Ce que je n’ai pas dit
Bien entendu, ce nouvel ouvrage qu’Edmond Jouhaud consacré à l’Algérie, ouvrage qui se veut interprétatif et non plus factuel comme les précédents, ne convaincra que ceux qui le sont déjà de la légitimité du combat mené par Jouhaud et l’OAS. On ne peut dire, cependant, que ce soit un ouvrage partisan, car ce terme implique presque toujours une dose importante de mauvaise foi et de contre-vérités. Il s’agit plutôt ici d’un ouvrage passionné. Nul ne saurait en faire reproche à l’auteur dont on connaît l’attachement quasi viscéral à l’Algérie aussi bien qu’à la France, ce qui, évidemment, lui interdit de considérer le drame algérien comme une simple péripétie. On le lui reprochera d’autant moins que cette passion, qui sourd à toutes les pages du livre, en constitue le principal attrait.
On ne manquera pas de constater, en tout cas, à quel point cette passion qui l’animait se révéla, dans le cas de Jouhaud, mauvaise conseillère. Elle est la cause d’un singulier rétrécissement de son champ de vision, qui l’empêche de considérer les hommes et les événements dans la plénitude d’un contexte plus vaste que celui qui pouvait, à un instant donné, prendre naissance sur le Forum, dans la rue d’Isly, ou dans le bled. Dès lors, s’agissant de l’action, toutes les erreurs de jugement devenaient possibles. Et, dans le domaine de la réflexion, on risquait fort de tomber dans l’illusionnisme.
Edmond Jouhaud fait suivre ses témoignages et ses interprétations d’une centaine de pages, bien documentées, consacrées à des considérations historiques et philosophiques sur l’installation de la France en Algérie, sur l’Islam, la colonisation et leurs conséquences. Il voudrait nous amener à conclure avec lui que toutes les difficultés d’une coexistence pacifique entre les deux communautés sont venues de l’incompréhension du pouvoir métropolitain. La thèse n’est pas nouvelle, ni les arguments qui servent à l’étayer. Ce qui ne lui enlève pas de sa valeur, mais réduit quelque peu son intérêt en tant qu’élément de l’actualité.

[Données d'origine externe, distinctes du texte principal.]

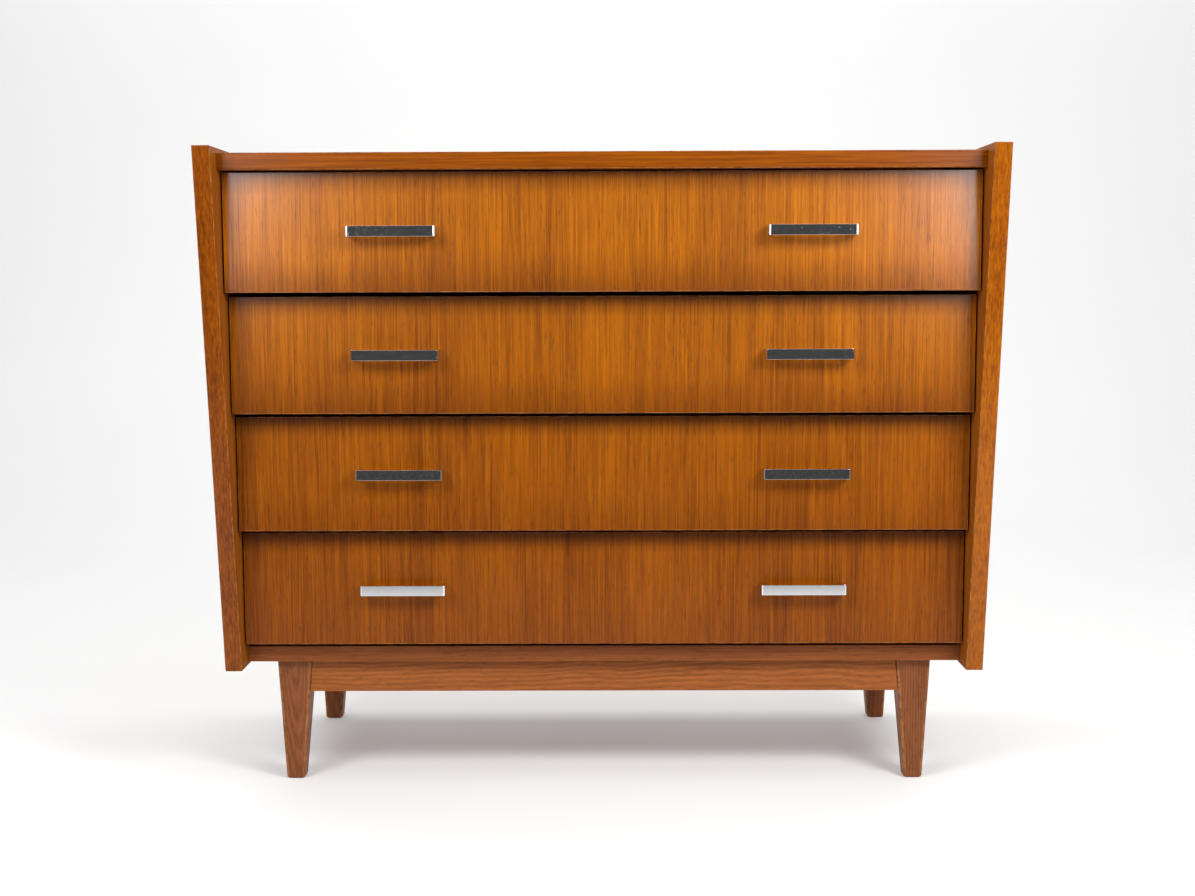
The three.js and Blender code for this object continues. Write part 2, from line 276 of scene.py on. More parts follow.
def new_group(title, inputs, outputs):
    tree = bpy.data.node_groups.new(title, "ShaderNodeTree")
    for name, (kind, default) in inputs.items():
        socket = tree.interface.new_socket(name=name, in_out="INPUT", socket_type=SOCKETS[kind])
        if default is not None:
            socket.default_value = default
    for name, kind in outputs.items():
        tree.interface.new_socket(name=name, in_out="OUTPUT", socket_type=SOCKETS[kind])
    given = tree.nodes.new("NodeGroupInput").outputs
    result = tree.nodes.new("NodeGroupOutput").inputs
    return tree, given, result


# %% [markdown]
# ## What every grain shares
# The two grain groups below begin and end alike. Both start from a place that wanders slowly,
# because no tree grows straight. Both end by sliding between a dark and a light colour, and by
# drawing the open pores: short dark dashes that are rougher than the wood and sink a little below
# it, so they go to the height output too. These helpers hold what is shared.

# %% Parts of a grain group
GRAIN_INPUTS = {
    "Vector": ("vector", None),
    "Light": ("colour", (0.6, 0.25, 0.05, 1)),
    "Dark": ("colour", (0.3, 0.1, 0.02, 1)),
    "Contrast": ("value", 1.0),
    "Pores": ("value", 0.5),
}
GRAIN_OUTPUTS = {"Color": "colour", "Roughness": "value", "Height": "value"}
NOISE_LOW, NOISE_MIDDLE, NOISE_HIGH = 0.3, 0.5, 0.7
PORE_ROUGHNESS = 0.25
FIGURE_HEIGHT = 0.3


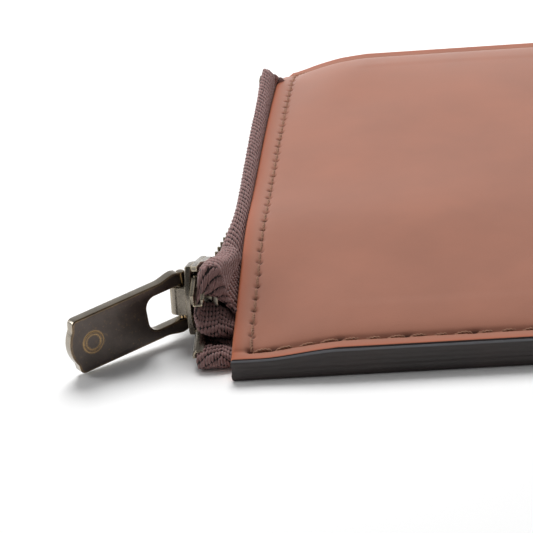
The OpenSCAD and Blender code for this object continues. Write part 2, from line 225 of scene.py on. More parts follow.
def plate(name, outlines, thickness, bevel, matrix, resolution):
    """A flat plate with rounded edges. The first outline, in millimetres, is its rim; the rest are holes."""
    curve = bpy.data.curves.new(name, "CURVE")
    curve.dimensions = "2D"
    curve.fill_mode = "BOTH"
    for outline in outlines:
        spline = curve.splines.new("POLY")
        spline.points.add(len(outline) - 1)
        for point, (x, y) in zip(spline.points, outline):
            point.co = (x * MM, y * MM, 0, 1)
        spline.use_cyclic_u = True
    curve.extrude = (thickness / 2 - bevel) * MM
    curve.bevel_depth = bevel * MM
    curve.bevel_resolution = resolution
    curve.offset = -bevel * MM
    holder = add_object(name + "_curve", curve)
    mesh = bpy.data.meshes.new_from_object(holder.evaluated_get(bpy.context.evaluated_depsgraph_get()))
    bpy.data.objects.remove(holder)
    bm = bmesh.new()
    bm.from_mesh(mesh)
    bmesh.ops.remove_doubles(bm, verts=bm.verts, dist=1e-7)
    bmesh.ops.recalc_face_normals(bm, faces=bm.faces)
    bm.transform(matrix)
    bm.to_mesh(mesh)
    bm.free()
    mesh.name = name
    return add_object(name, mesh)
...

Car Edmond Jouhaud, manifestement, espère que son livre viendra occuper, de lui-même en quelque sorte, une place dans cette actualité. Et c’est sans doute là son illusion majeure. Pour la grande masse des Français, l’Algérie, « c’est fini », quelles que soient les séquelles douloureuses encore perceptibles dans le quotidien.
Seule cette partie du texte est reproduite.